After watching Deathwatch, I had so much faith in Michael J. Bassett as a director of a slow paced, psychological horror film with a limited budget. Deathwatch itself is very Silent Hill. But there is none of that tension in Revelation. It feels tainted by the most recent Resident Evil movies and their emphasis on flash over substance. But Silent Hill doesn’t translate into a flashy film like Resident Evil does; it’s meant to be slow and filled with building tension and emotion. Revelation ends up being a slightly better movie adaptation of a Silent Hill game but worse of a film, than 2006’s Silent Hill. My views of the film were lifted due to it being more true to the source material, but that wasn’t enough.

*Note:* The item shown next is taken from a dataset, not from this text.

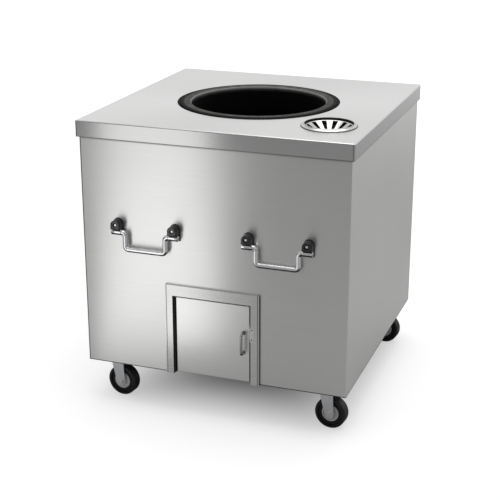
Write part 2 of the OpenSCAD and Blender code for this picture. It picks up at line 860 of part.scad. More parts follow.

This is a film that shares too much with its high budget, action-oriented cousin, the Resident Evil films. It expects the same results but with a clearly limited budget; a small budget that was not utilized to enhance all of the other facets of the film. Deathwatch did utilize its limited budget in the way that I expected this film to.

I want to like Silent Hill Revelation, I really do. I’m an optimist when it comes to the Silent Hill series. I’ve enjoyed the newer games for the most part and I’ve always taken a stance of “wait and see” when it comes to the series’ newest entries. As a fan, I hope for the best. But my optimism was not met with satisfaction once the credits rolled.

Much unlike the first film, Silent Hill Revelation tries to cater to an audience that doesn’t care for good pacing. An audience that doesn’t want to see characters that have depth. An audience that needs two monsters fighting to the death instead of something that the they can relate to on an emotional level. I expect to feel something from a Silent Hill story, whether it be sadness, empathy for the situation, or contempt for a character. The only feeling that Revelation left me with was disappointment.